Stored records

"""

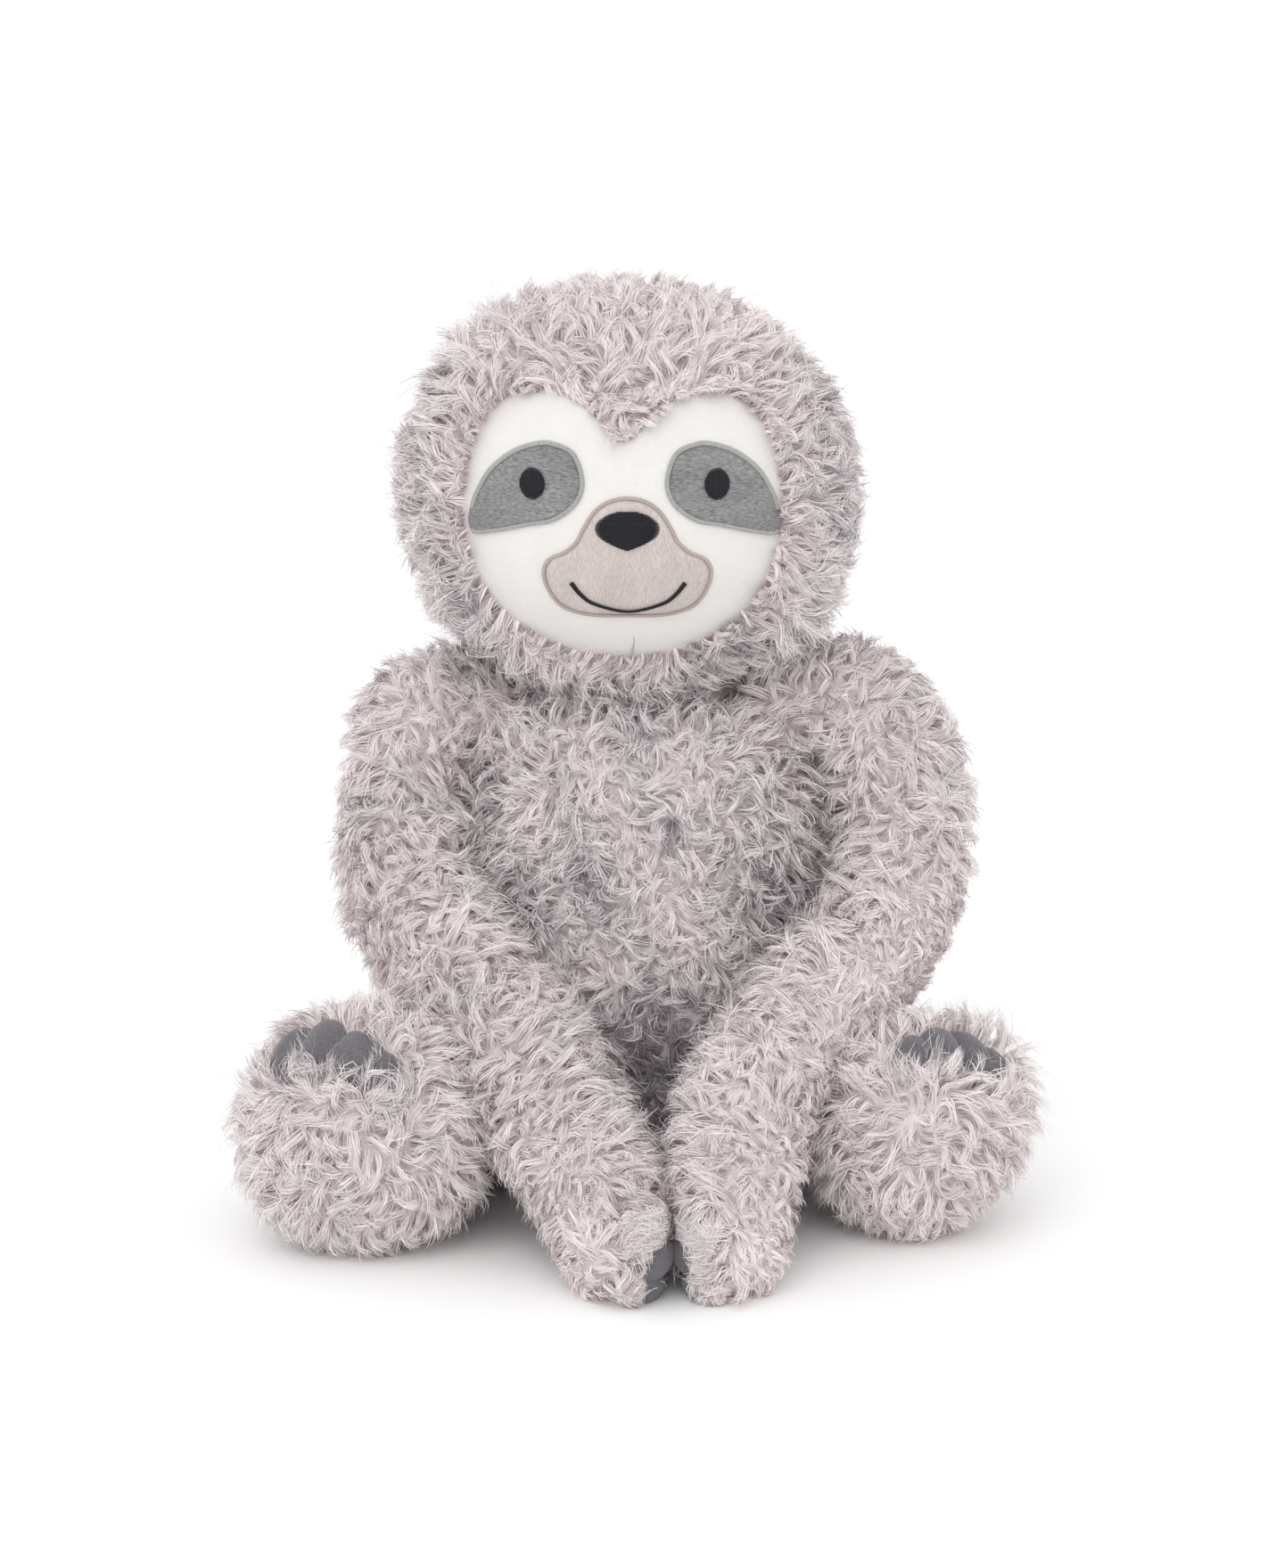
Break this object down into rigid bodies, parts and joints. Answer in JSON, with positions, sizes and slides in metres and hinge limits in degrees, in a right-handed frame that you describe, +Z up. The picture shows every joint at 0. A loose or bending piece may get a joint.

"""
"""

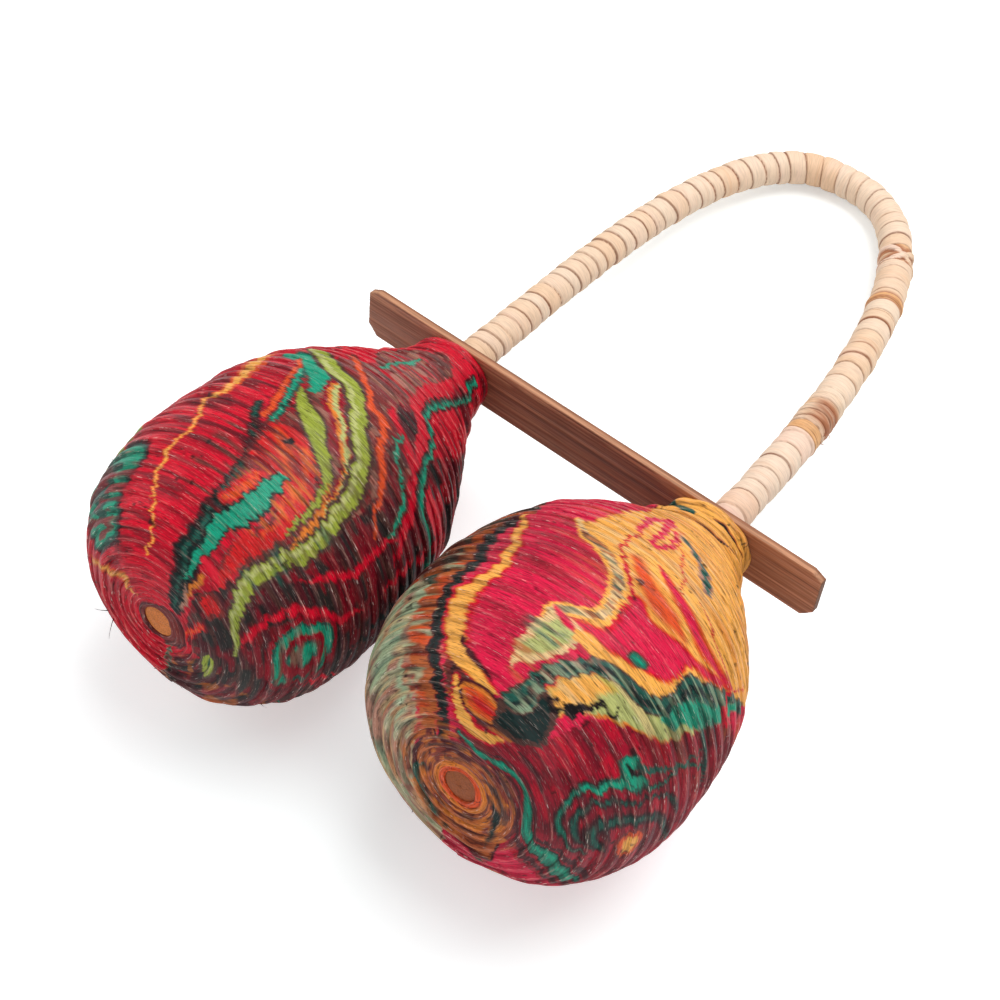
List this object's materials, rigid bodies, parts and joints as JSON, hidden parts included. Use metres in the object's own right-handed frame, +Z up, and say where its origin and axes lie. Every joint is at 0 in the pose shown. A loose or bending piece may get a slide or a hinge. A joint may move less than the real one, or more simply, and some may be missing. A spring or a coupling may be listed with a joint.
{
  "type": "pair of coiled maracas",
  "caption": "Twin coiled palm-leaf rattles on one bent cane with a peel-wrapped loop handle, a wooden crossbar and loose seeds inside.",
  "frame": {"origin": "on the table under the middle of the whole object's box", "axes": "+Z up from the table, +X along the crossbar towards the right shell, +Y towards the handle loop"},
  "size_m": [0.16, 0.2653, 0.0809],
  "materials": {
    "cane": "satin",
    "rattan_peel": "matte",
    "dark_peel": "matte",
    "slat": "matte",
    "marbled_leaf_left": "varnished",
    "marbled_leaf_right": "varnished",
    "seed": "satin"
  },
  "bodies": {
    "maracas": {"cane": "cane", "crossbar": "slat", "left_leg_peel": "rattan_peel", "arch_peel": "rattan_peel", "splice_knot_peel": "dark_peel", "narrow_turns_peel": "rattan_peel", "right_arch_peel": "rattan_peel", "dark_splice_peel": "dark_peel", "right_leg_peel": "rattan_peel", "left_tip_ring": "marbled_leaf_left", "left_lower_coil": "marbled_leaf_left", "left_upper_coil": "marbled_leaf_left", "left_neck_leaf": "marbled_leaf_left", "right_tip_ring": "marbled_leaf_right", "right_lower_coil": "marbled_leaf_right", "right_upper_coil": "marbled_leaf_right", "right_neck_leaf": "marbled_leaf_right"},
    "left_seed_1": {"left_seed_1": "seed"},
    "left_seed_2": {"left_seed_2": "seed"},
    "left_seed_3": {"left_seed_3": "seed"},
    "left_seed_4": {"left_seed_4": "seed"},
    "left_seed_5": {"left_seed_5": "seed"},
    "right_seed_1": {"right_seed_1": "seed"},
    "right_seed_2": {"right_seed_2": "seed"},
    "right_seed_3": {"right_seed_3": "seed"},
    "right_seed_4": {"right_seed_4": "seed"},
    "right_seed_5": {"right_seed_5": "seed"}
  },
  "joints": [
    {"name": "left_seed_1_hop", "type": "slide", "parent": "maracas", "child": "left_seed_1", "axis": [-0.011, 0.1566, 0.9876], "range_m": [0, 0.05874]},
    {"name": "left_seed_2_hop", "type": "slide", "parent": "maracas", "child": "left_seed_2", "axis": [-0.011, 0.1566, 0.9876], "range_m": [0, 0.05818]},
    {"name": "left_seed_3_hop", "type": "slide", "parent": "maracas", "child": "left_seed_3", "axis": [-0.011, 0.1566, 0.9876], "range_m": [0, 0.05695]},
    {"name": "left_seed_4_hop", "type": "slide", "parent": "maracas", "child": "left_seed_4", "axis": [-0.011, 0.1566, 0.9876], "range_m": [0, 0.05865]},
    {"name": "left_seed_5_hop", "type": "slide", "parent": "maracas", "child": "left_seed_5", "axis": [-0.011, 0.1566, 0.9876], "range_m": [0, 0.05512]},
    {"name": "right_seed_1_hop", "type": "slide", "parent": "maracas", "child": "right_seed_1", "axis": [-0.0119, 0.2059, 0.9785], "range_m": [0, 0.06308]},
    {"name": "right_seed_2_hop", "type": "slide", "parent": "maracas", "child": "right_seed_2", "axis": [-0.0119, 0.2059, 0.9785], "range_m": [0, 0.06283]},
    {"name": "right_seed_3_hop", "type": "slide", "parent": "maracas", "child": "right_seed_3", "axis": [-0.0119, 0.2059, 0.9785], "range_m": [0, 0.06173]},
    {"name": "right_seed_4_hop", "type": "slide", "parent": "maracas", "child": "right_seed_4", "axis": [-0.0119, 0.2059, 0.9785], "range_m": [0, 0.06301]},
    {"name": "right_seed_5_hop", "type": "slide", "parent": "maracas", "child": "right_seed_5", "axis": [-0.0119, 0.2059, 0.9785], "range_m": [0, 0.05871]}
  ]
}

"""

Instructions for the task
Reproduce each line from the records that contains the word "materials".

Answer for the task
List this object's materials, rigid bodies, parts and joints as JSON, hidden parts included. Use metres in the object's own right-handed frame, +Z up, and say where its origin and axes lie. Every joint is at 0 in the pose shown. A loose or bending piece may get a slide or a hinge. A joint may move less than the real one, or more simply, and some may be missing. A spring or a coupling may be listed with a joint.
  "materials": {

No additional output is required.